Rows from a dataset
- - - -

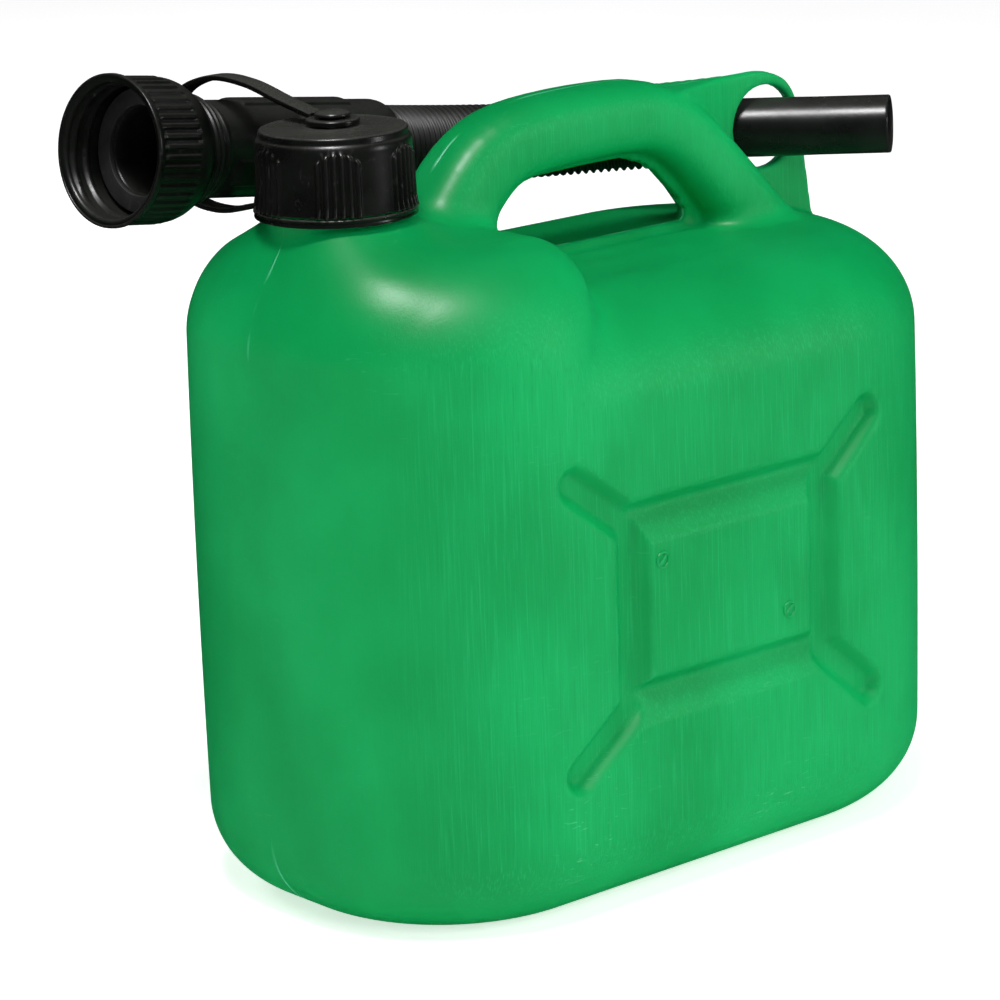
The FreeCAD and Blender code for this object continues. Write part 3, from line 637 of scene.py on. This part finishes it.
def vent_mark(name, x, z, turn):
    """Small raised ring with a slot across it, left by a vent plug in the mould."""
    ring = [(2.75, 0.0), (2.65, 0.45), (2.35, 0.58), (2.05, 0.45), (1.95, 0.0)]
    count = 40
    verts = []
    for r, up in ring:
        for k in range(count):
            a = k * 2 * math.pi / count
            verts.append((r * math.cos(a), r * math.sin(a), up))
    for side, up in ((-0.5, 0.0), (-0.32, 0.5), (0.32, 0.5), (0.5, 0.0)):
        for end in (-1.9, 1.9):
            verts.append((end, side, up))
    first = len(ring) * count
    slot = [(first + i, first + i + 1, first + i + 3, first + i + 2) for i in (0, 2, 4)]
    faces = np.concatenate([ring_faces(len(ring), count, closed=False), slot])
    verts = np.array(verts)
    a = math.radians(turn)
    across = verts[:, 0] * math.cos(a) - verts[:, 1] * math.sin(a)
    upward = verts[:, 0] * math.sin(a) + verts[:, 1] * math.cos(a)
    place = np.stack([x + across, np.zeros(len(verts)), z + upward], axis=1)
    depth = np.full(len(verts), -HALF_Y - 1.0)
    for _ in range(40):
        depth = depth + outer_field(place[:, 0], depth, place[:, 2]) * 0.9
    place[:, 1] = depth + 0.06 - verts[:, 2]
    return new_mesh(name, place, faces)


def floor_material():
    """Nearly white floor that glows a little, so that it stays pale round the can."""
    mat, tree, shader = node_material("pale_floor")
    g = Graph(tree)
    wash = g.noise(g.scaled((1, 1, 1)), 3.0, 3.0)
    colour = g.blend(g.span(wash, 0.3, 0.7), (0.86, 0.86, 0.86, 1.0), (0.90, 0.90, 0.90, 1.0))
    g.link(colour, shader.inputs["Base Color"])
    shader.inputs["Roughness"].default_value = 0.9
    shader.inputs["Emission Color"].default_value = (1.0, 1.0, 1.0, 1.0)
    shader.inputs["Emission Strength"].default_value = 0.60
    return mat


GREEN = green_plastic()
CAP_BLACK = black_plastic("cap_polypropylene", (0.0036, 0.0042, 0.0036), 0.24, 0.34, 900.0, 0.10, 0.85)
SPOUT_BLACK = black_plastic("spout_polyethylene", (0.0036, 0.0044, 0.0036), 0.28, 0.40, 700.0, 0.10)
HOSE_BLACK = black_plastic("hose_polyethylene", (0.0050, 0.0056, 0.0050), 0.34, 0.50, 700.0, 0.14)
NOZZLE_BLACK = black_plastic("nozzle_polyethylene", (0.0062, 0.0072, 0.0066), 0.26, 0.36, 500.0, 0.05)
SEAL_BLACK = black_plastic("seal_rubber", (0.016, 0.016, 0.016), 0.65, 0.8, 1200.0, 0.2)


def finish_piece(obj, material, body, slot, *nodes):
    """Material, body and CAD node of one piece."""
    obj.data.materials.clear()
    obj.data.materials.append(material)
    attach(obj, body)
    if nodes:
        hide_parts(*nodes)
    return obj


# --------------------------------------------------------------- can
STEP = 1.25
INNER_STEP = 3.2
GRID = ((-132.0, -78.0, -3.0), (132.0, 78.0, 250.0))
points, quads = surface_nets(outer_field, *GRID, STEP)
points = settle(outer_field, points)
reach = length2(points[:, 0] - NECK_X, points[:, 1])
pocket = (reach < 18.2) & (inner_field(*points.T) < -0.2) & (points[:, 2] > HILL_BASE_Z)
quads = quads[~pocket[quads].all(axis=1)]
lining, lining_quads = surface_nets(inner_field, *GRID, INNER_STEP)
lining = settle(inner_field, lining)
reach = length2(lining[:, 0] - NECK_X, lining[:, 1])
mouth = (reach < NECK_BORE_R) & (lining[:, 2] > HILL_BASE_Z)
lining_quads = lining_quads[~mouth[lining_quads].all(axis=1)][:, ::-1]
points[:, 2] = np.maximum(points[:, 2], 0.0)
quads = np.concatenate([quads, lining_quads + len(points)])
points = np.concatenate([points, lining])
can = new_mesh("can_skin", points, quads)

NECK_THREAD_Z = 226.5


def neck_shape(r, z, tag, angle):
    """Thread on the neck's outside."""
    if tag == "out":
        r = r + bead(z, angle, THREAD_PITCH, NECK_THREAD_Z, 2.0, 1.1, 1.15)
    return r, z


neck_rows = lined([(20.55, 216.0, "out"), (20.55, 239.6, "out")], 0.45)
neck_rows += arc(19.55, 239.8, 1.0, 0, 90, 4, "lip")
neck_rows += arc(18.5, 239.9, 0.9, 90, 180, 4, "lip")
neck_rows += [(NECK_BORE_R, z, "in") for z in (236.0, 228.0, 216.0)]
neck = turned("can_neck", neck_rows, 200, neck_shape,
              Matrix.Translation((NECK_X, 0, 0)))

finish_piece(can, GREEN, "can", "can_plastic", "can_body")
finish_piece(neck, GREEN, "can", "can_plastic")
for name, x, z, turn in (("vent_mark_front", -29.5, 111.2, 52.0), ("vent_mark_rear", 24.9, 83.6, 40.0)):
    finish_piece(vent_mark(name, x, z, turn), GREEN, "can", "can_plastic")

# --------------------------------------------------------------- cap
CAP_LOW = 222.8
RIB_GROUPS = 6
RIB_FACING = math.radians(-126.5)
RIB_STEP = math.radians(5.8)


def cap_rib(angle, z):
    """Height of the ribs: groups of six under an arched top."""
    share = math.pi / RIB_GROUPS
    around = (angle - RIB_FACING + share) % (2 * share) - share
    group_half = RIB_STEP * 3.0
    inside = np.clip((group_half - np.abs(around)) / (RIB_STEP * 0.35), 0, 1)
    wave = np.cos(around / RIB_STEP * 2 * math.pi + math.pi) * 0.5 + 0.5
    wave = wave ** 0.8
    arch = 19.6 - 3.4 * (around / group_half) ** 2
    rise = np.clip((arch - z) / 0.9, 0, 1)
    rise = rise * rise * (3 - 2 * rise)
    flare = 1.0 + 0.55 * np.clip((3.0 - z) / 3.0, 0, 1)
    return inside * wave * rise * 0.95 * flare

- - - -

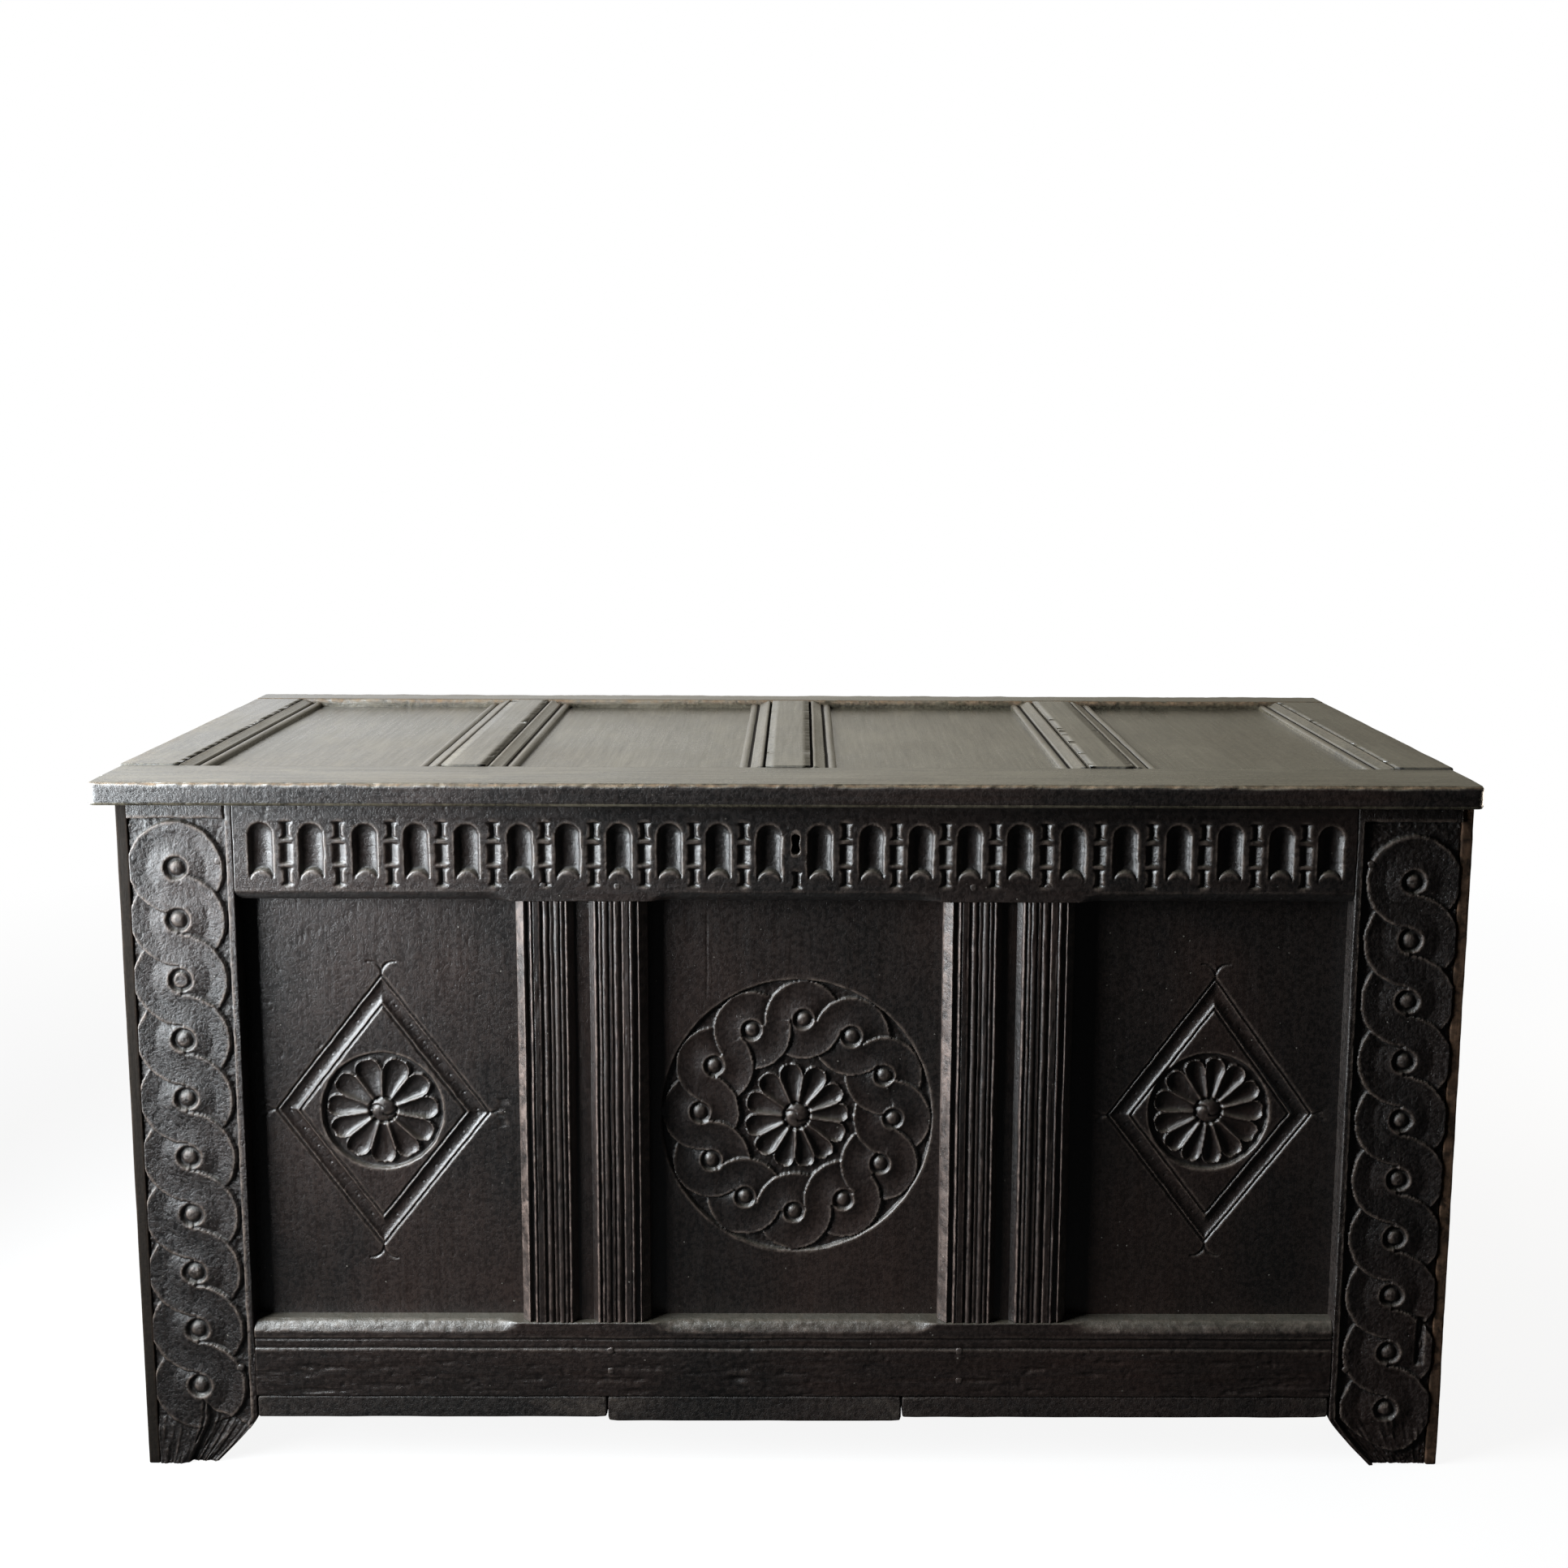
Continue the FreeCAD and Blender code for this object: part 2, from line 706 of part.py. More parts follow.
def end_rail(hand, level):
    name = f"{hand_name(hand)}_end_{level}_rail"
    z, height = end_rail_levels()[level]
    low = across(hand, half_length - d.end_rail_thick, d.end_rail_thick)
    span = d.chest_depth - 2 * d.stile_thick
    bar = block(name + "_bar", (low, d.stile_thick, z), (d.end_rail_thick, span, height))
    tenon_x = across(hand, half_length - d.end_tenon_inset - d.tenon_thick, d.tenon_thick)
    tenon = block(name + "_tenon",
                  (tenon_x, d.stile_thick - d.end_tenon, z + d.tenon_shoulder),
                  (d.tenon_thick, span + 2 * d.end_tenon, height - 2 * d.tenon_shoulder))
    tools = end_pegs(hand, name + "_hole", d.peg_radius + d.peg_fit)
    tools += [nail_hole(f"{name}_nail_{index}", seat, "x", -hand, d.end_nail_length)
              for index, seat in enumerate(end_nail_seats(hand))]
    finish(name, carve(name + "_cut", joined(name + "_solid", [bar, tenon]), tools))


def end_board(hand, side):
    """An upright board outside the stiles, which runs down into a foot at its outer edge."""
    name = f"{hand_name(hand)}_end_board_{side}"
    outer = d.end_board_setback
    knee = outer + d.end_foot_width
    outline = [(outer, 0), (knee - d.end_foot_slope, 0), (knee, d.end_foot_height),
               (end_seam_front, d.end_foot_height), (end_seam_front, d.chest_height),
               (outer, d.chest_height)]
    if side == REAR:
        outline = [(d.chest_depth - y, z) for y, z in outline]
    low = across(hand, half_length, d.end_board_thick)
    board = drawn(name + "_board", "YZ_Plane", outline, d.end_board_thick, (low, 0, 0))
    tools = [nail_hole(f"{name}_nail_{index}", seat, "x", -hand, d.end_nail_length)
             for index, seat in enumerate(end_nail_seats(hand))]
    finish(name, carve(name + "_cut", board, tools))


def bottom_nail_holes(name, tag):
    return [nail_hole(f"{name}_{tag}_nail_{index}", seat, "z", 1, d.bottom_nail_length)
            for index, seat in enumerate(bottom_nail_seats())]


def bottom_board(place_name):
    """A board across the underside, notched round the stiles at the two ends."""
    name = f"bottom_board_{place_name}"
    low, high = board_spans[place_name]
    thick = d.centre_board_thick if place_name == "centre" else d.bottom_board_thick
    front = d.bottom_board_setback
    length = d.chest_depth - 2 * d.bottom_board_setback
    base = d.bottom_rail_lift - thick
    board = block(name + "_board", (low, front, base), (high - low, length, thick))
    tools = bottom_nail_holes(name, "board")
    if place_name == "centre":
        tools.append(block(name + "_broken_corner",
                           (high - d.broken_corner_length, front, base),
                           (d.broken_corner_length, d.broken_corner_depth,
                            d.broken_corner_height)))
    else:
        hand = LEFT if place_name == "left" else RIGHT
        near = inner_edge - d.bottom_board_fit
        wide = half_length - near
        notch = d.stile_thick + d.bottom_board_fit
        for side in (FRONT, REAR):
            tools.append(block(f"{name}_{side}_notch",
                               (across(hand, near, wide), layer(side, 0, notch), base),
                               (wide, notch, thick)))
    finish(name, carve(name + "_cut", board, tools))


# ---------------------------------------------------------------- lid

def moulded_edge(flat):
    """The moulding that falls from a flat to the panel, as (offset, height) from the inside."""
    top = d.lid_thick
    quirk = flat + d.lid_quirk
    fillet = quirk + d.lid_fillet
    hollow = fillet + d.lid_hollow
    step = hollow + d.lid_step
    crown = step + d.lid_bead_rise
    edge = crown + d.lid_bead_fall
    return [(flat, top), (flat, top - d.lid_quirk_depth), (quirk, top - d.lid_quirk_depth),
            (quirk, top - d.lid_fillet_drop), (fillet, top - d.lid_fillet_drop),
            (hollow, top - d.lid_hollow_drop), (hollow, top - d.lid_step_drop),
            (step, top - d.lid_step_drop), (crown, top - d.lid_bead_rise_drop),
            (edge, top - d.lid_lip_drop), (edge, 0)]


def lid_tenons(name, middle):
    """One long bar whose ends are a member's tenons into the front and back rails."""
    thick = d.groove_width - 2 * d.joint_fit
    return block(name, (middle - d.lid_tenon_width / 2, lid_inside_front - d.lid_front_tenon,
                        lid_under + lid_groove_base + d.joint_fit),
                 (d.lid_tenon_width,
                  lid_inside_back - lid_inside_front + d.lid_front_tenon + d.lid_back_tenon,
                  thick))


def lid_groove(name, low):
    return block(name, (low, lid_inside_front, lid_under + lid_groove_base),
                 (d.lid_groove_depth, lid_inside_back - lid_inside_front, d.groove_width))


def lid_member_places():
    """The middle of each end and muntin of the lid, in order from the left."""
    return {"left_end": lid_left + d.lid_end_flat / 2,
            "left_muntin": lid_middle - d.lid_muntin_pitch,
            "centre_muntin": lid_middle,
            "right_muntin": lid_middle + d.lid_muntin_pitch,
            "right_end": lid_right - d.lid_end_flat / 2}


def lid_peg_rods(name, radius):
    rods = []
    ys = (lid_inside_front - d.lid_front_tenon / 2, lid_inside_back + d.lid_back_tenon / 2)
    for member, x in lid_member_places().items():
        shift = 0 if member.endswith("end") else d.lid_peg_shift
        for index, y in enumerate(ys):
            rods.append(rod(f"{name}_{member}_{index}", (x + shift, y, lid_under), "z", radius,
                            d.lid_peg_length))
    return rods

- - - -

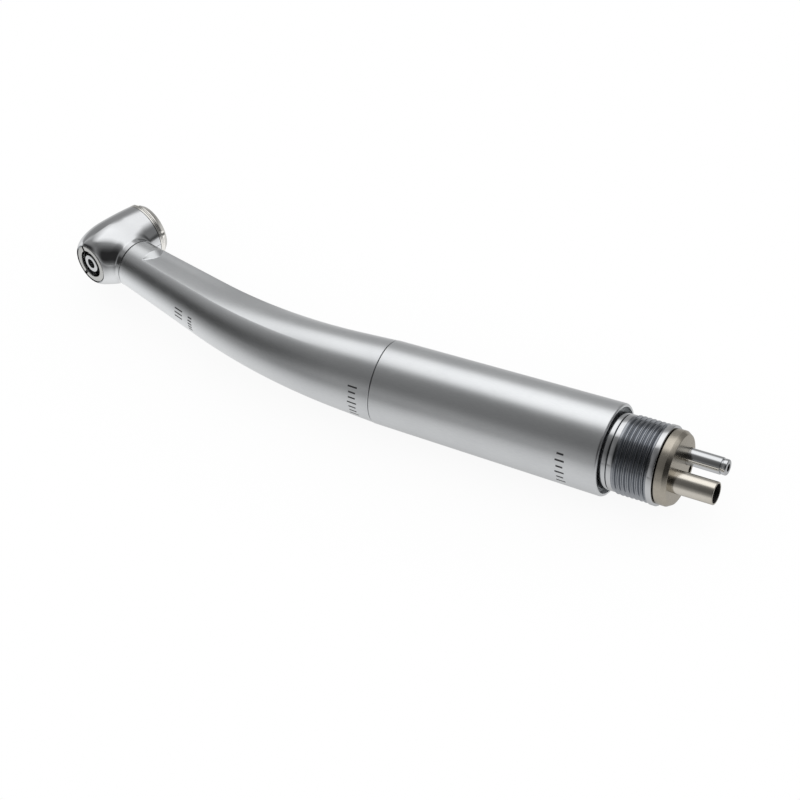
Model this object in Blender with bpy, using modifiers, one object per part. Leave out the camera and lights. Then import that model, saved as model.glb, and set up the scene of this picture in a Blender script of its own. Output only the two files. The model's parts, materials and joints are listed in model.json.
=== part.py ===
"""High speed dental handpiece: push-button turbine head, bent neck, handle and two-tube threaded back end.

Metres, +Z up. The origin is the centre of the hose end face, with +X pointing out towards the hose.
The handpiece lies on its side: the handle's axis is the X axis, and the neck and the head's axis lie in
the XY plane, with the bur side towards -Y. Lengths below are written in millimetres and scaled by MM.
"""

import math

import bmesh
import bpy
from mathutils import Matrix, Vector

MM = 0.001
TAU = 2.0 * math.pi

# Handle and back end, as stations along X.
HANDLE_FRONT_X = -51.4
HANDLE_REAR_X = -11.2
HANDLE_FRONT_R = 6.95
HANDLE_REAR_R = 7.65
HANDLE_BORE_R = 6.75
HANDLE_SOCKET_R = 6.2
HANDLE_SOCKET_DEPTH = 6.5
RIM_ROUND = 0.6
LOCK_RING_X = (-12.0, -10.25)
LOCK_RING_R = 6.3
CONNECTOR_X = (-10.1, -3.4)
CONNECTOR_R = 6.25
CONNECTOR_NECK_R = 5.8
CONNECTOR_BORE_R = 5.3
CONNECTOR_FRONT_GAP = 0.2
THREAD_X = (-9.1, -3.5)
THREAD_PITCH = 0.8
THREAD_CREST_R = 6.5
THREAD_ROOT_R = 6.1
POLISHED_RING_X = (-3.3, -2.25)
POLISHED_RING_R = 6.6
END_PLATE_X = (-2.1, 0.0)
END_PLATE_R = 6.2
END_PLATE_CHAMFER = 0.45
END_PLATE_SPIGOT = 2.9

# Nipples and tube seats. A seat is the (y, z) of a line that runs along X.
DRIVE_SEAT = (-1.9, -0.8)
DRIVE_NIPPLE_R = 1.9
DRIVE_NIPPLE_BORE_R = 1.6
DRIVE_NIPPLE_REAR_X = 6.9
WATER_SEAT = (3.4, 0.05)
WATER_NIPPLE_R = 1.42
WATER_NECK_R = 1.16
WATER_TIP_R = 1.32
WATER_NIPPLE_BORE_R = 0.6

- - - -

**AIM**:
List each line of the entries that holds the string "this".

**EXERCISE RESPONSE**:
The FreeCAD and Blender code for this object continues. Write part 3, from line 637 of scene.py on. This part finishes it.
Continue the FreeCAD and Blender code for this object: part 2, from line 706 of part.py. More parts follow.
Model this object in Blender with bpy, using modifiers, one object per part. Leave out the camera and lights. Then import that model, saved as model.glb, and set up the scene of this picture in a Blender script of its own. Output only the two files. The model's parts, materials and joints are listed in model.json.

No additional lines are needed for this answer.